SHORT EXERCISE =>
Output the full material exactly as it appears here.

══════

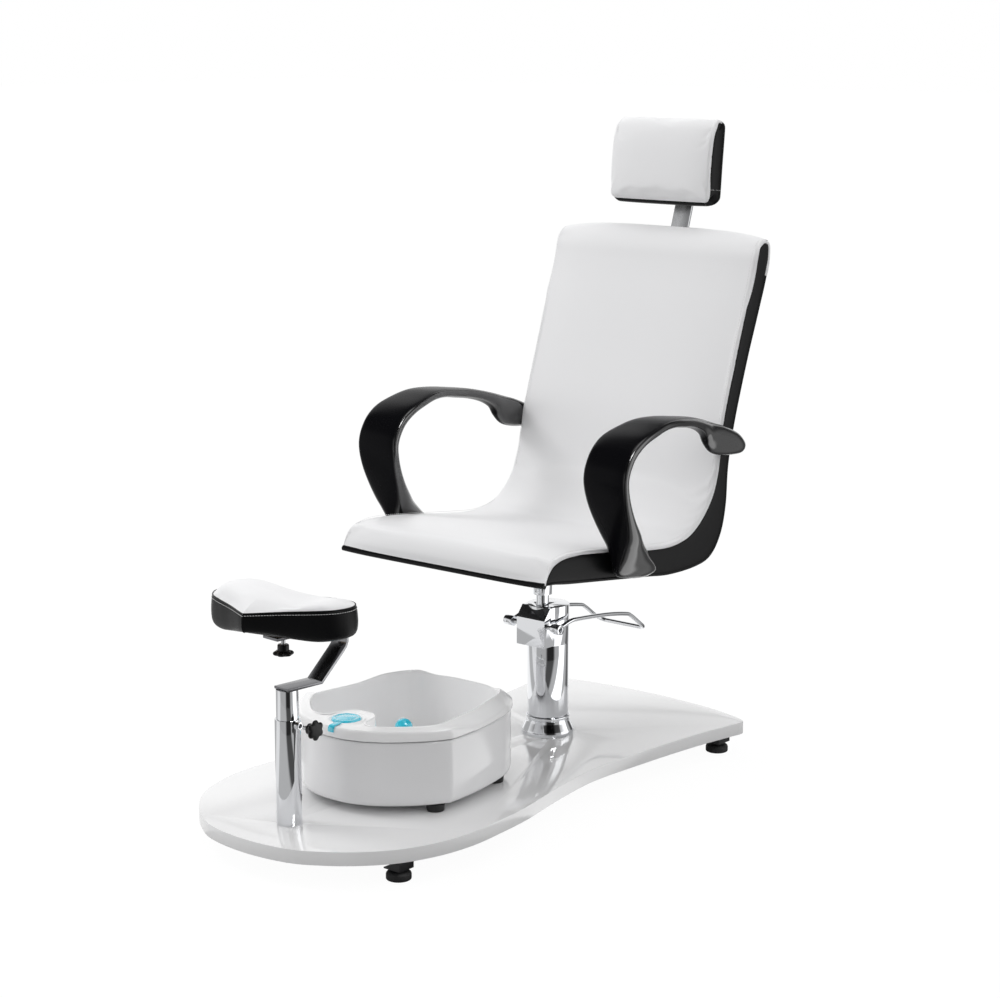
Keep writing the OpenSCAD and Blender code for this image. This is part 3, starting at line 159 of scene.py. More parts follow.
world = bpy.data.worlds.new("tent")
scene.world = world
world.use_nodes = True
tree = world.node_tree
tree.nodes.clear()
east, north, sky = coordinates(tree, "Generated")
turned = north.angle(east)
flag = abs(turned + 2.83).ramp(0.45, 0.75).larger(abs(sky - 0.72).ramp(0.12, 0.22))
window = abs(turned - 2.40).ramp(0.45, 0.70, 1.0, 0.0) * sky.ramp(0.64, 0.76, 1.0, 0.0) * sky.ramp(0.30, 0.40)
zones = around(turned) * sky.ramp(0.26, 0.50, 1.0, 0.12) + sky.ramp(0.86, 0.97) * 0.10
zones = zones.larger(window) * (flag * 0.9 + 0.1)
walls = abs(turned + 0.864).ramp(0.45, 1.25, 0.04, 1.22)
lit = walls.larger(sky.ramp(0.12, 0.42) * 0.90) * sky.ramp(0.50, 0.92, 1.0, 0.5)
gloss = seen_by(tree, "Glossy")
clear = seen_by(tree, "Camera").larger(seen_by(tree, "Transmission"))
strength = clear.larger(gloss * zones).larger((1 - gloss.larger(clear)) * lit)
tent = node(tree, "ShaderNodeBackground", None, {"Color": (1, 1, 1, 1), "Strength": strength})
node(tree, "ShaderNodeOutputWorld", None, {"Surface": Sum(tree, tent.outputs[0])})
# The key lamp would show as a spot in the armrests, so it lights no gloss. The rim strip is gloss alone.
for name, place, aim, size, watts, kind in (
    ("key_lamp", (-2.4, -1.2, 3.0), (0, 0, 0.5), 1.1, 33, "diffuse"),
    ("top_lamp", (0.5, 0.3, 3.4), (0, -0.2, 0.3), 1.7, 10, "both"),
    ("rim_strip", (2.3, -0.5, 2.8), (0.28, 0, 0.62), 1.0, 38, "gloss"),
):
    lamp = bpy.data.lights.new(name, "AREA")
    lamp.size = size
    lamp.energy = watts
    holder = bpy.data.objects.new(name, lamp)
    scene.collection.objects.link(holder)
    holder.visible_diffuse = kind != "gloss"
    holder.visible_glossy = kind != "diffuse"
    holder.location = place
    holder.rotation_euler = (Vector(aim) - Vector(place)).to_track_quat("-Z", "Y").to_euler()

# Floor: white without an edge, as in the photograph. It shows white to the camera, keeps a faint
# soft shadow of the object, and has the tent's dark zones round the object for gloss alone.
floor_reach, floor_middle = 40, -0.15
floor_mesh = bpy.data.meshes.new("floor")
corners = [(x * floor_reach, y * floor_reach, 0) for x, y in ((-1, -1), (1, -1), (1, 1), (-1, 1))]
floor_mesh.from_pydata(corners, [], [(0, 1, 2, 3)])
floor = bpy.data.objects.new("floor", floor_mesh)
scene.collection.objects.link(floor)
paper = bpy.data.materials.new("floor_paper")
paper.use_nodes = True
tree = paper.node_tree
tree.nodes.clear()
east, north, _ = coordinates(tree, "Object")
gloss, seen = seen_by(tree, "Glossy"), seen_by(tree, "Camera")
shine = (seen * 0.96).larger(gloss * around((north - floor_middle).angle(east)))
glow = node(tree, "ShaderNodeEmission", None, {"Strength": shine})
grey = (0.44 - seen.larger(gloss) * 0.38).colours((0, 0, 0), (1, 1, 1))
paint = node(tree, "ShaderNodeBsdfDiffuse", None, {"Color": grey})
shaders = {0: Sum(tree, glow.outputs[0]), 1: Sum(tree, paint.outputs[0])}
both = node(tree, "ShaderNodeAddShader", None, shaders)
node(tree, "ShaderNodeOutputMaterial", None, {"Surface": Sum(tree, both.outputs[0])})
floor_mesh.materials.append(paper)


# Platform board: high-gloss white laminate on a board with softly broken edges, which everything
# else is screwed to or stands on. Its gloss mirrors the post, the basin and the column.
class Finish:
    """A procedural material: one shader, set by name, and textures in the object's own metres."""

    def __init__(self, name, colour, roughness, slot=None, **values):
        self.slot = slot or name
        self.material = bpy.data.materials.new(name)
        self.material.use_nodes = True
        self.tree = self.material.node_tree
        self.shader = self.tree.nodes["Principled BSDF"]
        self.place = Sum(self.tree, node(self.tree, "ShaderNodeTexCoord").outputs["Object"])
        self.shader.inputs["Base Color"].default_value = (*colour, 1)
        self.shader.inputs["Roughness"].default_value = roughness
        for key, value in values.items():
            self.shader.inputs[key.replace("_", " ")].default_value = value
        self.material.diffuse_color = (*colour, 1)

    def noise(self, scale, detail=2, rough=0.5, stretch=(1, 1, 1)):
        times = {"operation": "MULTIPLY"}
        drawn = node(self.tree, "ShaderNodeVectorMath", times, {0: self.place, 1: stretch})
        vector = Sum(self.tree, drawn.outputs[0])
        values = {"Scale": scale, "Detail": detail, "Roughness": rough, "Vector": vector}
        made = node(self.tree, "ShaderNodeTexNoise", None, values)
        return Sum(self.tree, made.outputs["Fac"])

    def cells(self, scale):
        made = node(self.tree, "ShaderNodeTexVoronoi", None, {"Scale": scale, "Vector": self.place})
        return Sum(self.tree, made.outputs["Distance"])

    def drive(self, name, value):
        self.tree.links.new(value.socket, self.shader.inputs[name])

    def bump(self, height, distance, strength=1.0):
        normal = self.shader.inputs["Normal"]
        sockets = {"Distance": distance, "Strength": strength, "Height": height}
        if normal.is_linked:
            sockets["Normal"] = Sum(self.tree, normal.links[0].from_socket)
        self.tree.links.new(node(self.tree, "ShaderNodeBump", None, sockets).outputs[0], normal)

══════

RESULT FOR THIS EXERCISE =>
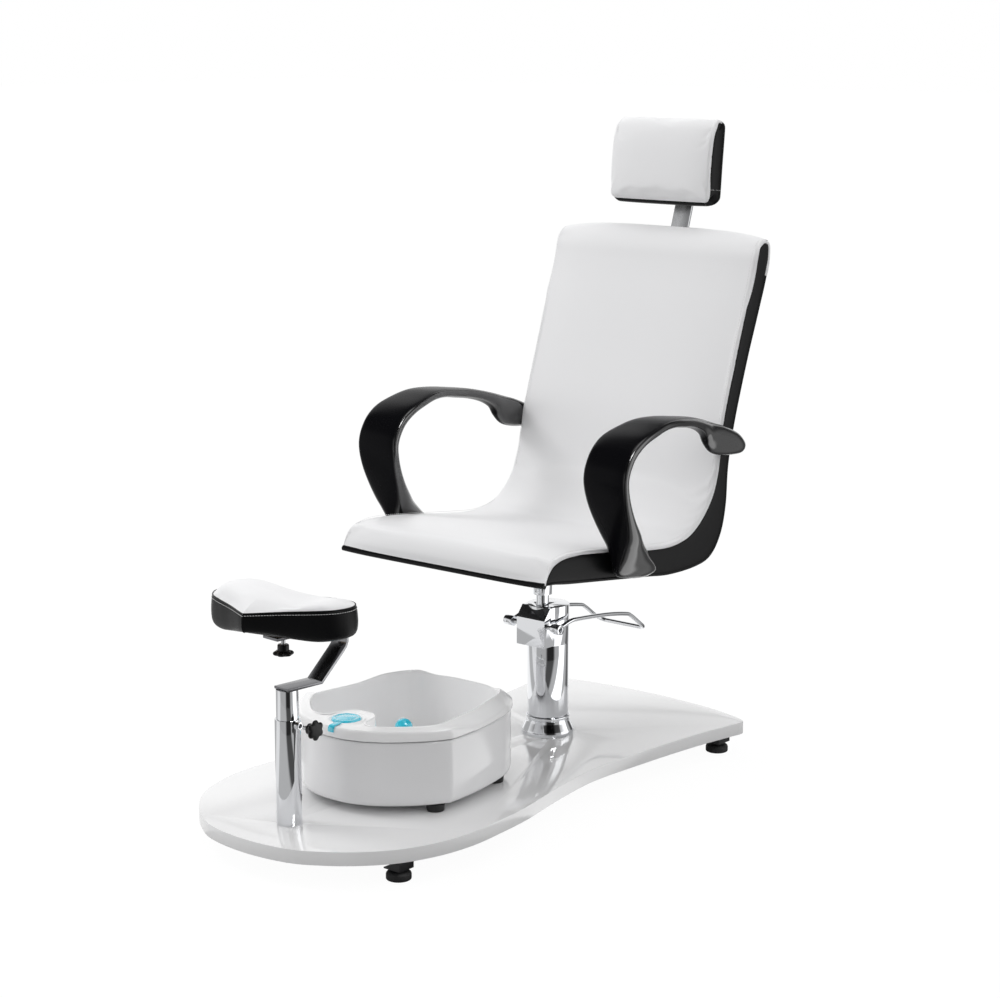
Keep writing the OpenSCAD and Blender code for this image. This is part 3, starting at line 159 of scene.py. More parts follow.
world = bpy.data.worlds.new("tent")
scene.world = world
world.use_nodes = True
tree = world.node_tree
tree.nodes.clear()
east, north, sky = coordinates(tree, "Generated")
turned = north.angle(east)
flag = abs(turned + 2.83).ramp(0.45, 0.75).larger(abs(sky - 0.72).ramp(0.12, 0.22))
window = abs(turned - 2.40).ramp(0.45, 0.70, 1.0, 0.0) * sky.ramp(0.64, 0.76, 1.0, 0.0) * sky.ramp(0.30, 0.40)
zones = around(turned) * sky.ramp(0.26, 0.50, 1.0, 0.12) + sky.ramp(0.86, 0.97) * 0.10
zones = zones.larger(window) * (flag * 0.9 + 0.1)
walls = abs(turned + 0.864).ramp(0.45, 1.25, 0.04, 1.22)
lit = walls.larger(sky.ramp(0.12, 0.42) * 0.90) * sky.ramp(0.50, 0.92, 1.0, 0.5)
gloss = seen_by(tree, "Glossy")
clear = seen_by(tree, "Camera").larger(seen_by(tree, "Transmission"))
strength = clear.larger(gloss * zones).larger((1 - gloss.larger(clear)) * lit)
tent = node(tree, "ShaderNodeBackground", None, {"Color": (1, 1, 1, 1), "Strength": strength})
node(tree, "ShaderNodeOutputWorld", None, {"Surface": Sum(tree, tent.outputs[0])})
# The key lamp would show as a spot in the armrests, so it lights no gloss. The rim strip is gloss alone.
for name, place, aim, size, watts, kind in (
    ("key_lamp", (-2.4, -1.2, 3.0), (0, 0, 0.5), 1.1, 33, "diffuse"),
    ("top_lamp", (0.5, 0.3, 3.4), (0, -0.2, 0.3), 1.7, 10, "both"),
    ("rim_strip", (2.3, -0.5, 2.8), (0.28, 0, 0.62), 1.0, 38, "gloss"),
):
    lamp = bpy.data.lights.new(name, "AREA")
    lamp.size = size
    lamp.energy = watts
    holder = bpy.data.objects.new(name, lamp)
    scene.collection.objects.link(holder)
    holder.visible_diffuse = kind != "gloss"
    holder.visible_glossy = kind != "diffuse"
    holder.location = place
    holder.rotation_euler = (Vector(aim) - Vector(place)).to_track_quat("-Z", "Y").to_euler()

# Floor: white without an edge, as in the photograph. It shows white to the camera, keeps a faint
# soft shadow of the object, and has the tent's dark zones round the object for gloss alone.
floor_reach, floor_middle = 40, -0.15
floor_mesh = bpy.data.meshes.new("floor")
corners = [(x * floor_reach, y * floor_reach, 0) for x, y in ((-1, -1), (1, -1), (1, 1), (-1, 1))]
floor_mesh.from_pydata(corners, [], [(0, 1, 2, 3)])
floor = bpy.data.objects.new("floor", floor_mesh)
scene.collection.objects.link(floor)
paper = bpy.data.materials.new("floor_paper")
paper.use_nodes = True
tree = paper.node_tree
tree.nodes.clear()
east, north, _ = coordinates(tree, "Object")
gloss, seen = seen_by(tree, "Glossy"), seen_by(tree, "Camera")
shine = (seen * 0.96).larger(gloss * around((north - floor_middle).angle(east)))
glow = node(tree, "ShaderNodeEmission", None, {"Strength": shine})
grey = (0.44 - seen.larger(gloss) * 0.38).colours((0, 0, 0), (1, 1, 1))
paint = node(tree, "ShaderNodeBsdfDiffuse", None, {"Color": grey})
shaders = {0: Sum(tree, glow.outputs[0]), 1: Sum(tree, paint.outputs[0])}
both = node(tree, "ShaderNodeAddShader", None, shaders)
node(tree, "ShaderNodeOutputMaterial", None, {"Surface": Sum(tree, both.outputs[0])})
floor_mesh.materials.append(paper)


# Platform board: high-gloss white laminate on a board with softly broken edges, which everything
# else is screwed to or stands on. Its gloss mirrors the post, the basin and the column.
class Finish:
    """A procedural material: one shader, set by name, and textures in the object's own metres."""

    def __init__(self, name, colour, roughness, slot=None, **values):
        self.slot = slot or name
        self.material = bpy.data.materials.new(name)
        self.material.use_nodes = True
        self.tree = self.material.node_tree
        self.shader = self.tree.nodes["Principled BSDF"]
        self.place = Sum(self.tree, node(self.tree, "ShaderNodeTexCoord").outputs["Object"])
        self.shader.inputs["Base Color"].default_value = (*colour, 1)
        self.shader.inputs["Roughness"].default_value = roughness
        for key, value in values.items():
            self.shader.inputs[key.replace("_", " ")].default_value = value
        self.material.diffuse_color = (*colour, 1)

    def noise(self, scale, detail=2, rough=0.5, stretch=(1, 1, 1)):
        times = {"operation": "MULTIPLY"}
        drawn = node(self.tree, "ShaderNodeVectorMath", times, {0: self.place, 1: stretch})
        vector = Sum(self.tree, drawn.outputs[0])
        values = {"Scale": scale, "Detail": detail, "Roughness": rough, "Vector": vector}
        made = node(self.tree, "ShaderNodeTexNoise", None, values)
        return Sum(self.tree, made.outputs["Fac"])

    def cells(self, scale):
        made = node(self.tree, "ShaderNodeTexVoronoi", None, {"Scale": scale, "Vector": self.place})
        return Sum(self.tree, made.outputs["Distance"])

    def drive(self, name, value):
        self.tree.links.new(value.socket, self.shader.inputs[name])

    def bump(self, height, distance, strength=1.0):
        normal = self.shader.inputs["Normal"]
        sockets = {"Distance": distance, "Strength": strength, "Height": height}
        if normal.is_linked:
            sockets["Normal"] = Sum(self.tree, normal.links[0].from_socket)
        self.tree.links.new(node(self.tree, "ShaderNodeBump", None, sockets).outputs[0], normal)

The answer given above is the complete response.